Special meetings generally require less advance notice than annual or regular meetings — but the notice must be specific about the purpose. Standard requirements:

  • Minimum notice period: Typically 2-10 days depending on state and governing documents (vs. 10-30 days for regular meetings)
  • Method of notice: Same as regular meetings — usually mail, email (if permitted), or posting
  • Content of notice: Must state the specific purpose of the meeting. This is not optional — it defines what can be acted on

Emergency meetings (true emergencies — imminent threat to property or safety) may be called with even shorter notice, sometimes just a few hours or none at all. California permits emergency board meetings without advance notice when waiting would cause immediate harm.

Scope Limitation: The Most Important Rule

This cannot be overstated: a special meeting can only act on what was stated in the notice.

If the notice says "Special Meeting to authorize emergency roof repairs not to exceed $45,000," the board can:

  • ✅ Authorize the roof repair contract
  • ✅ Discuss the repair scope and select a contractor
  • ✅ Vote on the specific authorization described

The board cannot:

  • ❌ Vote on any other expenditure
  • ❌ Amend the budget
  • ❌ Address unrelated business ("since we're all here anyway...")
  • ❌ Take a vote that wasn't described in the notice

Any vote outside the stated purpose is potentially voidable. Homeowners who weren't at the meeting (and didn't attend because the notice described a limited purpose) have standing to challenge such votes.

What Minutes Must Document

Special meeting minutes need to capture everything regular minutes capture, plus several elements specific to special meetings:

1. Reason for special meeting and who called it

"This special meeting of the Board of Directors was called by President Martinez on April 3, 2026, pursuant to Article V, Section 4 of the bylaws, to address the roof emergency at the Maple Building described below."

2. Notice confirmation

"Notice of this special meeting, specifying its purpose, was emailed to all board members on April 1, 2026, providing 48 hours' notice as required by the governing documents for special meetings."

3. The specific purpose

Restate the purpose from the notice. This creates a documented record that the board acted within scope.

4. Quorum established

Same as any meeting — document who was present and that quorum was met.

5. All actions taken, tied to the stated purpose

Each motion should be clearly connected to the meeting's stated purpose. Don't just record "motion to approve contract" — record "motion to authorize emergency roof repair contract with Apex Roofing, within the purpose of this special meeting as stated in the notice."

6. Any matters deferred because they were outside scope

If someone tried to raise out-of-scope business and was ruled out of order, note it: "Director Thompson raised a question about the parking lot resurfacing project. The chair ruled this matter outside the scope of this special meeting and advised it would be placed on the agenda for the next regular meeting."

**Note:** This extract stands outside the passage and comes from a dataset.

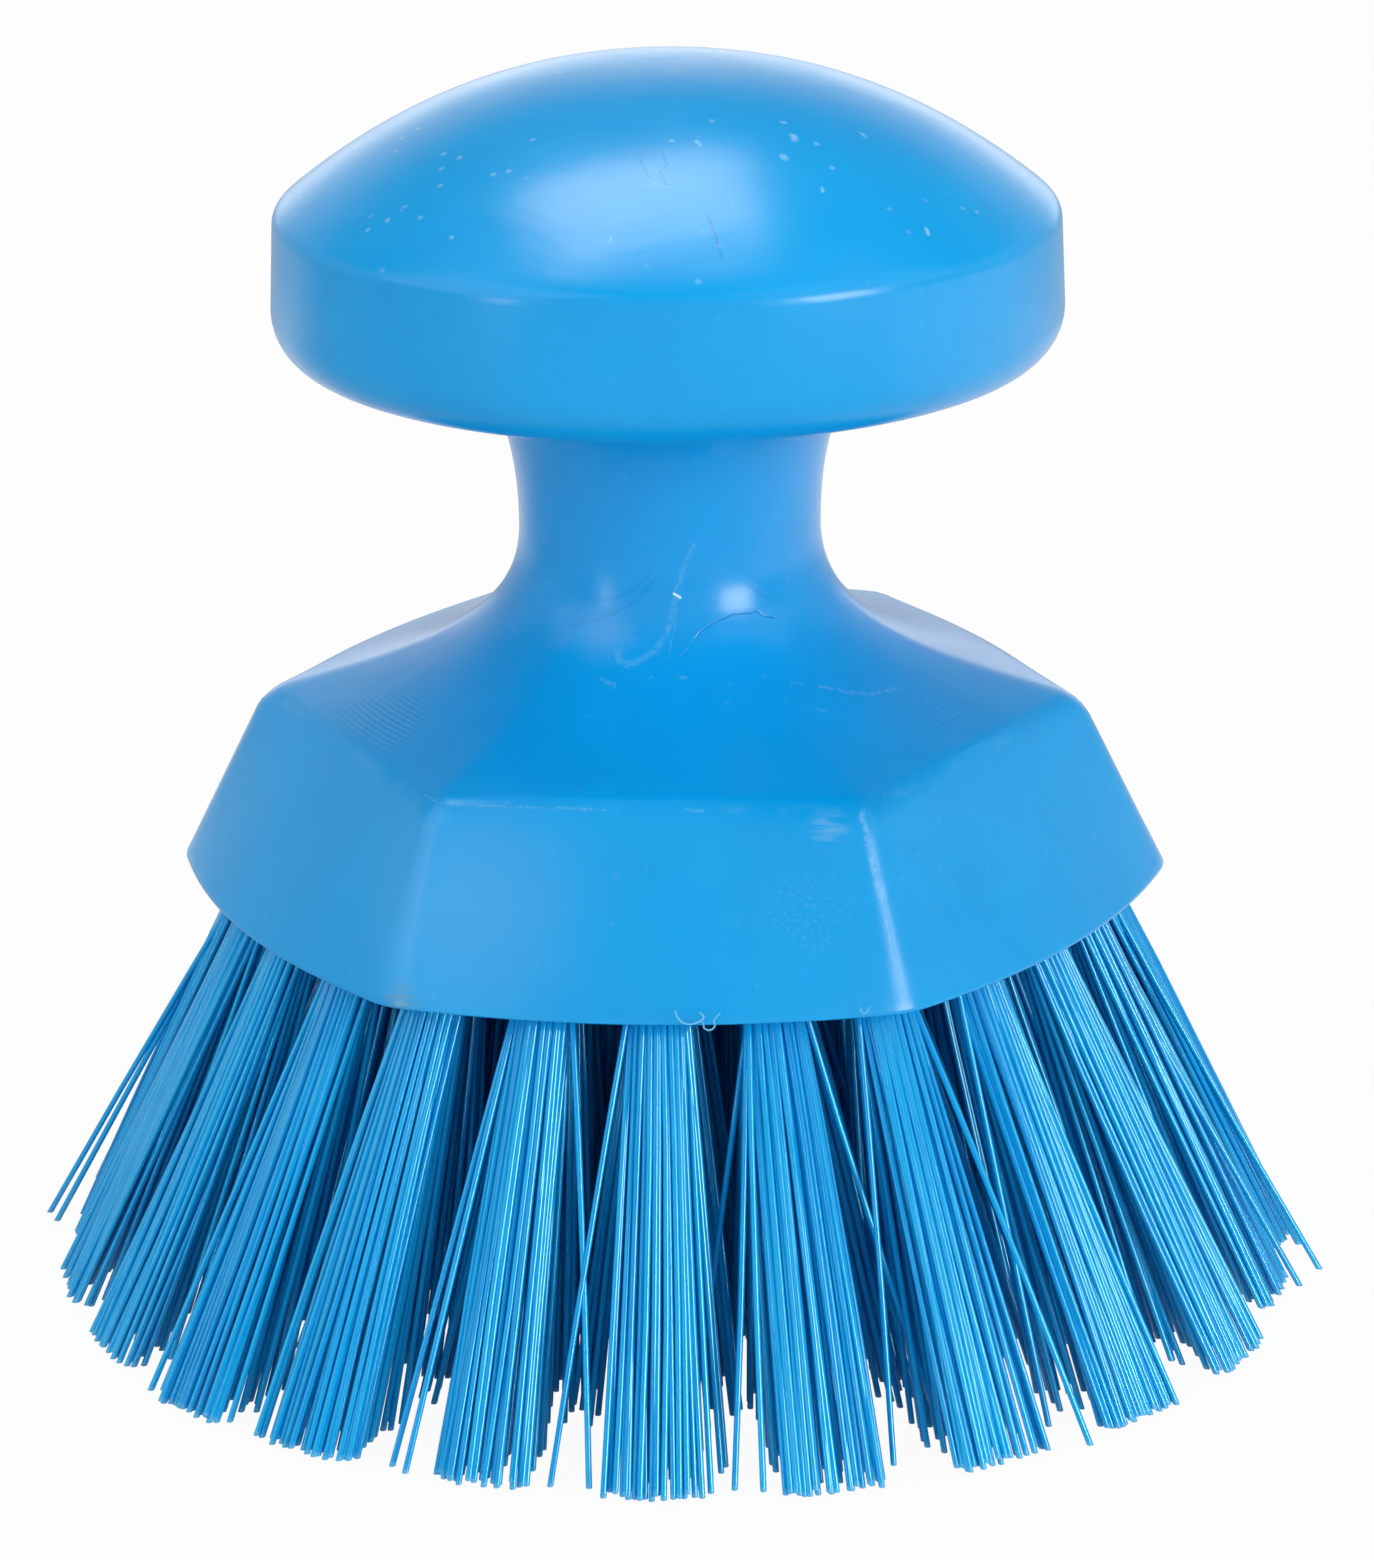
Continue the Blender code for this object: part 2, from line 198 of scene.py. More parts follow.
# Marks on the front of the moulding: width, then x and z of each point, in millimetres
FLOW_LINES = (
    (0.15, (-6.4, 61.1), (-5.1, 61.1), (-3.4, 61.55), (-2.0, 62.4), (-0.9, 63.5)),
    (0.15, (-7.6, 58.8), (-5.9, 59.4), (-4.2, 60.15), (-2.5, 61.05), (-1.3, 62.1), (-0.5, 63.1)),
    (0.13, (6.8, 62.4), (7.8, 61.45), (8.9, 60.6)),
    (0.12, (-2.9, 58.0), (-2.5, 58.6), (-1.8, 59.0)),
)
CRACK = (
    (0.10, (2.9, 58.5), (3.3, 59.0), (4.05, 59.4), (4.85, 59.8), (6.05, 60.05), (7.3, 59.95), (7.8, 60.05),
     (8.5, 59.55), (9.15, 59.3)),
)
# The two lines at the height of the rim are a painted highlight, the thin bright line of the rim's front
# edge; the others are pale marks
PALE_LINES_AND_RIM_HIGHLIGHT = (
    (0.42, (-3.5, 57.5), (-3.3, 56.9), (-2.6, 56.7), (-1.6, 57.0), (-0.4, 57.75), (0.4, 58.6), (0.9, 59.9),
     (1.2, 61.5)),
    (0.36, (1.35, 62.3), (1.8, 63.9), (2.3, 65.2), (2.75, 66.0)),
    (0.10, (0.6, 57.2), (1.0, 58.45), (1.35, 59.9)),
    (0.11, (1.7, 57.4), (2.5, 58.1), (3.0, 58.7)),
    (0.24, (-4.7, 55.7), (-3.6, 55.4)),
    (0.12, (-0.95, 55.8), (-0.55, 56.0)),
    (0.20, (1.5, 56.0), (2.3, 55.9)),
    (0.11, (10.9, 55.0), (11.7, 54.9)),
    (0.12, (12.9, 53.5), (13.9, 53.3)),
    (0.13, (13.0, 54.5), (15.4, 53.8), (17.4, 53.3), (19.4, 53.1)),
    (0.14, (-12.45, 57.4), (-12.35, 57.3)),
    (0.20, (3.0, 49.25), (4.4, 49.1)),
    (0.11, (-18.3, 49.35), (-11.0, 49.2), (-3.5, 49.15)),
)
# Pale line down the front-right corner: partly wear, partly a painted highlight of the edge that ends in a
# bright point at its foot
CORNER_WEAR_AND_HIGHLIGHT = (
    (0.36, (17.1, 48.9), (17.9, 45.5), (18.6, 43.0)),
    (0.12, (18.6, 43.0), (20.5, 35.2)),
    (0.28, (20.5, 35.5), (20.6, 35.2)),
)
CHIP = ((0.17, (1.15, 61.95), (1.6, 61.65)),)

# Marks on the dome: width, then x and y of each point, in millimetres
DOME_DARK = (
    (0.14, (4.7, -25.2), (5.2, -26.3), (6.0, -28.8)),
    (0.11, (-0.9, -19.7), (0.0, -21.7)),
    (0.11, (0.8, -18.7), (1.3, -20.3), (0.8, -21.1), (1.4, -22.5)),
)
DOME_PALE = (
    (0.13, (-0.3, -22.6), (0.5, -22.4), (1.7, -22.8)),
    (0.14, (6.3, -23.2), (6.8, -23.9)),
    (0.50, (11.1, -14.1), (11.2, -14.6)),
    (0.36, (10.1, -12.3), (10.3, -12.3)),
    (0.45, (10.4, -17.3), (10.5, -17.5)),
    (0.30, (3.5, -17.1), (3.8, -17.6)),
    (0.20, (13.5, -19.8), (13.6, -20.2)),
    (0.30, (21.8, -19.5), (21.9, -19.9)),
    (0.30, (16.4, -10.4), (16.7, -10.8)),
    (0.28, (-26.6, -9.8), (-26.6, -10.1)),
    (0.22, (-2.7, -27.6), (-2.7, -27.8)),
)

# How strong the marks are, and how they are drawn: the share of their width at full strength, and a wobble
FLOW_SHARE = 0.2
CRACK_SHARE = 0.42
DOME_DARK_SHARE = 0.45
PALE_SHARE = 0.24
CORNER_SHARE = 0.45
SPECKS_BELOW_DOME_SHARE = 0.12
MARK_CORE_SHARE = 0.15
MARK_WOBBLE = 0.0003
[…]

Emergency Meeting Documentation

True emergency meetings — called with little or no advance notice — require additional documentation to establish their legitimacy:

  • Nature of the emergency: Specifically describe why waiting for regular notice would cause harm. "Flooding in Building 3 requiring immediate contractor authorization to begin remediation to prevent structural damage and mold."
  • Good faith notice attempt: Even for emergencies, document that you attempted to reach all board members: "All five board members were contacted by phone beginning at 6:47 PM. Four responded and attended; Director Park was unreachable after three attempts."
  • Ratification at next regular meeting: Best practice for emergency actions is to formally ratify them at the next regular meeting. Note in the emergency minutes that ratification will be sought.

Member-Called Special Meetings

When members petition for a special meeting, additional documentation matters:

  • Note the petition: how many members signed, when it was submitted, whether it met the threshold requirement
  • Confirm the board's obligation to call the meeting was triggered
  • Note that notice was provided per the petition's purpose

Member-called special meetings are often contentious — a group of homeowners is calling the meeting specifically because they're unhappy about something. Detailed, accurate minutes are particularly important here.

Template Language

SPECIAL MEETING OF THE BOARD OF DIRECTORS
[Association Name]
[Date, Time, Location]

PURPOSE OF MEETING: [Restate exact purpose from notice]

CALL OF MEETING: This special meeting was called by [name/title] on [date] pursuant to [governing document citation]. Notice was provided to all board members on [date] by [method], providing [X] days/hours notice as required.

MEMBERS PRESENT: [Names]
MEMBERS ABSENT: [Names]
QUORUM: [X of X directors present — quorum established/not established]

DISCUSSION LIMITED TO STATED PURPOSE:
[Document discussion and motions]

ALL MOTIONS RECORDED WITH VOTE COUNTS.

MATTERS OUTSIDE SCOPE: [Any items raised but ruled out of order]

ADJOURNMENT: Meeting adjourned at [time].

NOTE: Actions taken at this special meeting will be [ratified at / reported to] the next regular board meeting on [date].